Mr. Tahiri says that there is not a single Albanian in the parliament of Serbia. He is right; the previous election law was a very restrictive one, with a high threshold.
It was the Democratic Party of Serbia's [DSS] proposal to change that. If Albanians from the southern Serbian towns of Presevo, Bujanovac, and Medvedja want to take part in the next [general] elections, they will have two or three seats guaranteed, depending on the turnout.
In Kosovo, we are about to start our own process of decentralization. European ambassadors have been working on that project for two years now, and it is supposed to begin in 2006.
It will be not based on ethnic divisions, since we do not want to widen the gap between the Serbs, Albanians, Turks, Bosnian Muslims, and others. And that is why ethnically based decentralization will not work, no matter what the government of Serbia calls it: cantonization or local autonomy.
However, once the central government in Kosovo is set up -- which has not been done yet -- we will be ready for all the forms of autonomous self-rule mentioned by Mr. [Serbian Prime Minister Vojislav] Kostunica: personal, cultural, territorial, and even a separate canton for the northern part of Kosovo.
The trouble is that Kosovo is divided right now. Some 120,000 Serbs out of a total of 200,000 left Kosovo before the war. Eighty percent of [those now in Kosovo] live in the northern region, while the rest are gathered in enclaves.
The situation is better in the parts of Kosovo where there were no armed conflicts and massacres, like, for instance in Gnjilane, Vitina, and in Kamenica. The situation is also good in Strpce.
However, we are not totally satisfied with the situation regarding freedom of movement for the Serbs and Montenegrins in some regions.
On the other hand, I hope that you know that there are villages in Kosovo with Albanian families that lost every single male during the war, and that their Serbian neighbors were members of criminal paramilitary units. They are now in Serbia, and if Serbian courts had been doing their job, those people would have been convicted for their crimes.
Finally, Mr. Prorokovic, may we, please, hear your conclusion, and then we would like to hear from Mr. Tahiri.
It is useless to comment on everything Mr. Tahiri said. There is so much disinformation.
He said that the "interethnic situation in Strpce is excellent," except that two Serbs were killed there on 17 March, a father and a son of the Stolic family in the village of Dajgovce.
Regarding the "excellent interethnic situation" in Gnjilane, let me just mention that on 17 March, some 200 Serbs were expelled from the town.
Mr. Tahiri speaks about decentralization according to European standards, but I must ask him how a Serb from Gracanica can arrive in Pristina to complete the necessary health-insurance or social-security paperwork, when a member of the [UN Mission in Kosovo] UNMIK police was murdered in the very center of Pristina -- simply because he was a Bulgarian-speaking Bulgarian, and it sounded like Serbian to the murderer.

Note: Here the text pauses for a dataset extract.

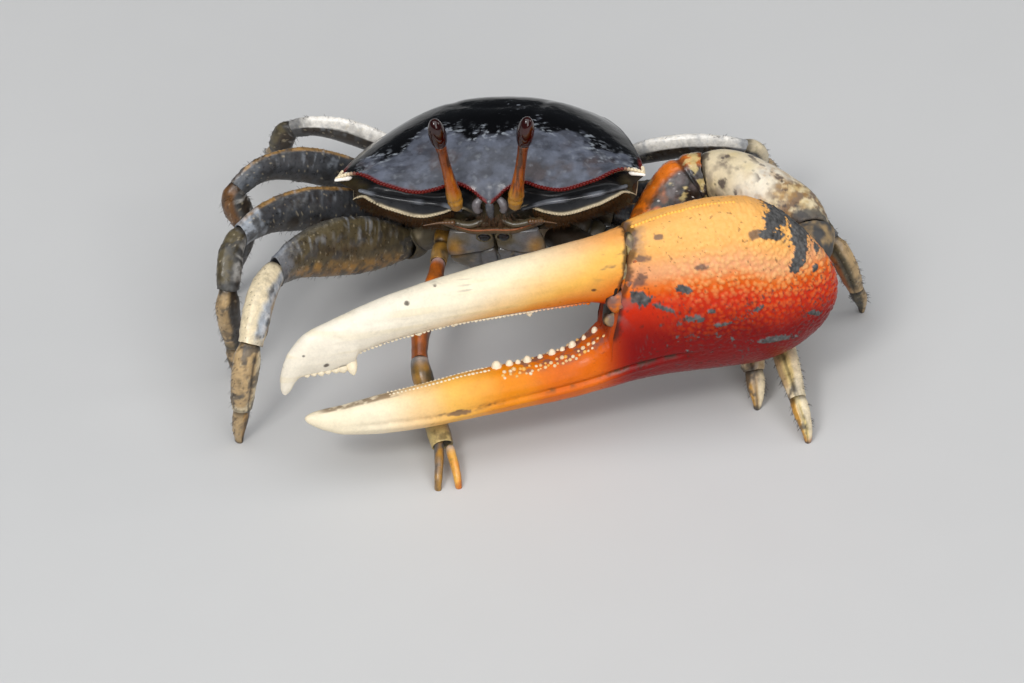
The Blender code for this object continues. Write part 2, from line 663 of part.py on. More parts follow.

I support decentralization, but only when it is realistic and feasible. The Serbs are an element in Kosovo. They may not be very numerous, as Mr. Tahiri claims, so that they are not very important. They may not be important for Mr. Tahiri.
But they are a political element whose rights should be respected, just like the rights of any other citizen, whether Serb or Albanian, which is the case in Belgrade now. Albanians from Kosovo go to the Coordination Center for Kosovo and Metohija in Belgrade to get their health-insurance cards and pensions, and their demands are met there.
Nobody threatens them here; nobody forces them to leave or insults them just because of their religion or nationality.
One should try to implement something that is feasible and realistic at a particular moment in time, and that is exactly what decentralization is all about, according to the government of the Republic of Serbia's criteria. Therefore, my conclusion is that Mr. Tahiri actually misses Slobodan Milosevic.
I agree that Serbia has democratic potential, but that must be seen in practice, too. First, Serbia must repatriate some 900 dead bodies instead of sleeping on top of their graves.
Kosovo has no law protecting and financing those indicted by the Hague-based war crimes tribunal, which is the case in Serbia, but everybody should do things the way they think best. Why does Serbia not apply the principles of decentralization in Medvedja, Presevo, and Bujanovac, and ensure personal and cultural autonomy for the Hungarians and Croats in Vojvodina, just like it demands for the Serbs in Kosovo?
As far as Kosovo is concerned, we will carry out decentralization the way it was suggested by the Council of Europe, meaning a transfer of authority to the lower levels of power, to local autonomous bodies. A special form of autonomy will be introduced in all the big towns, just like in the north of Kosovo. We cannot make special laws for privileged people in Kosovo; we will simply apply European standards [for all].